— start of Raw data —
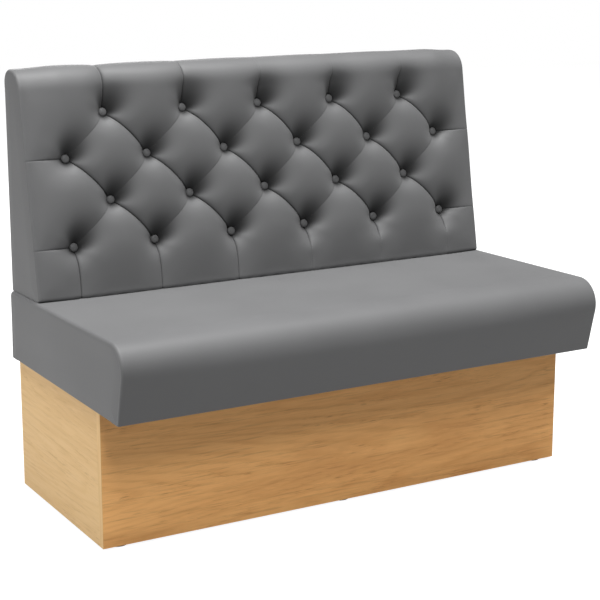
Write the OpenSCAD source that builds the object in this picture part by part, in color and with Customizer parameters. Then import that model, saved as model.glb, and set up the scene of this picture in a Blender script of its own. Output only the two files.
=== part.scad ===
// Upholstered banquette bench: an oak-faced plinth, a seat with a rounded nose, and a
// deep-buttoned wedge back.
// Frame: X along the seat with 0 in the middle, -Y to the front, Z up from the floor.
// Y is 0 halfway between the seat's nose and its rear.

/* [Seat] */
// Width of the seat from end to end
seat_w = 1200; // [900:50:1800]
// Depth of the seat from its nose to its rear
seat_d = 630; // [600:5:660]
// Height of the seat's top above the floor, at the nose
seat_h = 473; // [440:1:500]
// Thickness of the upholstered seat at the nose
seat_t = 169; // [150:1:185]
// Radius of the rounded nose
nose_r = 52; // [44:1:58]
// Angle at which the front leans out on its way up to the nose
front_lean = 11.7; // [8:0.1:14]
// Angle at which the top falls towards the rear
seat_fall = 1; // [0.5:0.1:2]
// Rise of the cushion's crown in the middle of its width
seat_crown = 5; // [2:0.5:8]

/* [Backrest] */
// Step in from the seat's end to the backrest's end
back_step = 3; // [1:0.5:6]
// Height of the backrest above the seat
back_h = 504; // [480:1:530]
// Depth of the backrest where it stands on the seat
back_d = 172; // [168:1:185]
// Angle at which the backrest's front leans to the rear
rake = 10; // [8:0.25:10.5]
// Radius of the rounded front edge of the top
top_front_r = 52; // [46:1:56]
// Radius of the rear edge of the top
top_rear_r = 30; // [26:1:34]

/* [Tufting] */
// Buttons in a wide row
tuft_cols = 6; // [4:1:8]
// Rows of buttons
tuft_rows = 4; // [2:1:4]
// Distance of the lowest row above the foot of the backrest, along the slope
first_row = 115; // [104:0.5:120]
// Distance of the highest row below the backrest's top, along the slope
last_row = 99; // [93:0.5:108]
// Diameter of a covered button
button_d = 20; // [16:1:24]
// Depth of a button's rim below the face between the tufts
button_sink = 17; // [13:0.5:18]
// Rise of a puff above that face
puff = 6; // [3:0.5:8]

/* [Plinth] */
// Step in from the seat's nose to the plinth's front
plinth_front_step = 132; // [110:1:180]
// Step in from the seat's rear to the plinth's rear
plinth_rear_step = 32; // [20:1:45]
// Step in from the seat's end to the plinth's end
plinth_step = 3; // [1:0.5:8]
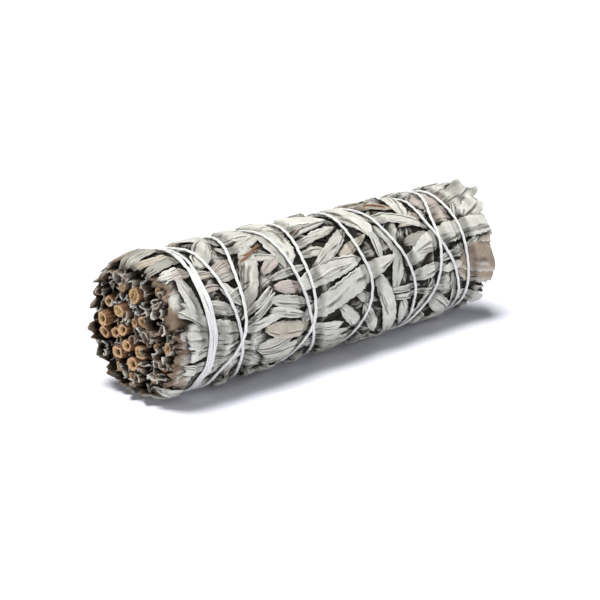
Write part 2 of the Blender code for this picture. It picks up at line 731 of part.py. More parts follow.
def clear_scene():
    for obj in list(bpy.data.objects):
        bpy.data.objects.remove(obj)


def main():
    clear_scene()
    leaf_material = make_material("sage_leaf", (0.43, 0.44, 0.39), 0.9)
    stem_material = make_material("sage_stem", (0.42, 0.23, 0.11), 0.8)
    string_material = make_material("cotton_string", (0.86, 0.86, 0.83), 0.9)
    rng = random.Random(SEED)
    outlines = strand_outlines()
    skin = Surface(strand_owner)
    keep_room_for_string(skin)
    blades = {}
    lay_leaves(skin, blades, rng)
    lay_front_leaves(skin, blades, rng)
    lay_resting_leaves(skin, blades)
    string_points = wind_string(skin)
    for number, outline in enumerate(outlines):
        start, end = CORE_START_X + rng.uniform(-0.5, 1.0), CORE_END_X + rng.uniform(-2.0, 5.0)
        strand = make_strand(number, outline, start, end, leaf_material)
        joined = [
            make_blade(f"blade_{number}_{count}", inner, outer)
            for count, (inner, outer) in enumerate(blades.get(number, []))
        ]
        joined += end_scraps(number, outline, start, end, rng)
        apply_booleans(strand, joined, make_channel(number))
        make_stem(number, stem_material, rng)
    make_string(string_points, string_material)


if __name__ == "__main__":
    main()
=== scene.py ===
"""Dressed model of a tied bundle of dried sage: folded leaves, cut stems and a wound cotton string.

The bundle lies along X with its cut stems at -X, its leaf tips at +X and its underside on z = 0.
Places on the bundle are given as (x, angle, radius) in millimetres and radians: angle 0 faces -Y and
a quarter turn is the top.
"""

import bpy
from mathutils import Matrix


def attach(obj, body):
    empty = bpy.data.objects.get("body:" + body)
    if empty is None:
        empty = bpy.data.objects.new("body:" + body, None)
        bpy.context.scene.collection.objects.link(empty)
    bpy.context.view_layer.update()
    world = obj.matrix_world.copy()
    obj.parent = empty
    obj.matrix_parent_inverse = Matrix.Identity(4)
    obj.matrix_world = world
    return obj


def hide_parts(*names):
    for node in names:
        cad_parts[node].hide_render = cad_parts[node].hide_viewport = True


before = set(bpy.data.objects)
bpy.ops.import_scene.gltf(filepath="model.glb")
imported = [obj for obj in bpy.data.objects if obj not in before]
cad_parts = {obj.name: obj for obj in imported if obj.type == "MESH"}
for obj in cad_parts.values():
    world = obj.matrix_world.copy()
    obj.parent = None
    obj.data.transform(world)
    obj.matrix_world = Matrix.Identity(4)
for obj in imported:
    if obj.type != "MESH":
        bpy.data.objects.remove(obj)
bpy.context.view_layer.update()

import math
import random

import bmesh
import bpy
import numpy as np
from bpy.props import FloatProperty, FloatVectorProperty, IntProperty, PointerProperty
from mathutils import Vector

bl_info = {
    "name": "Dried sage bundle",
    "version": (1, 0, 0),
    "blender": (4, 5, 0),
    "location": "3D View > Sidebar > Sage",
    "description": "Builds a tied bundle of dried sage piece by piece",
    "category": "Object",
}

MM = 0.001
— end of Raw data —
Instructions for the task: Starting at the line that contains "lay_leaves(skin, blades, rng)" and stopping at the line that contains "obj.parent = empty", transcribe the lines exactly; both boundary lines are to be included.

Result:
    lay_leaves(skin, blades, rng)
    lay_front_leaves(skin, blades, rng)
    lay_resting_leaves(skin, blades)
    string_points = wind_string(skin)
    for number, outline in enumerate(outlines):
        start, end = CORE_START_X + rng.uniform(-0.5, 1.0), CORE_END_X + rng.uniform(-2.0, 5.0)
        strand = make_strand(number, outline, start, end, leaf_material)
        joined = [
            make_blade(f"blade_{number}_{count}", inner, outer)
            for count, (inner, outer) in enumerate(blades.get(number, []))
        ]
        joined += end_scraps(number, outline, start, end, rng)
        apply_booleans(strand, joined, make_channel(number))
        make_stem(number, stem_material, rng)
    make_string(string_points, string_material)


if __name__ == "__main__":
    main()
=== scene.py ===
"""Dressed model of a tied bundle of dried sage: folded leaves, cut stems and a wound cotton string.

The bundle lies along X with its cut stems at -X, its leaf tips at +X and its underside on z = 0.
Places on the bundle are given as (x, angle, radius) in millimetres and radians: angle 0 faces -Y and
a quarter turn is the top.
"""

import bpy
from mathutils import Matrix


def attach(obj, body):
    empty = bpy.data.objects.get("body:" + body)
    if empty is None:
        empty = bpy.data.objects.new("body:" + body, None)
        bpy.context.scene.collection.objects.link(empty)
    bpy.context.view_layer.update()
    world = obj.matrix_world.copy()
    obj.parent = empty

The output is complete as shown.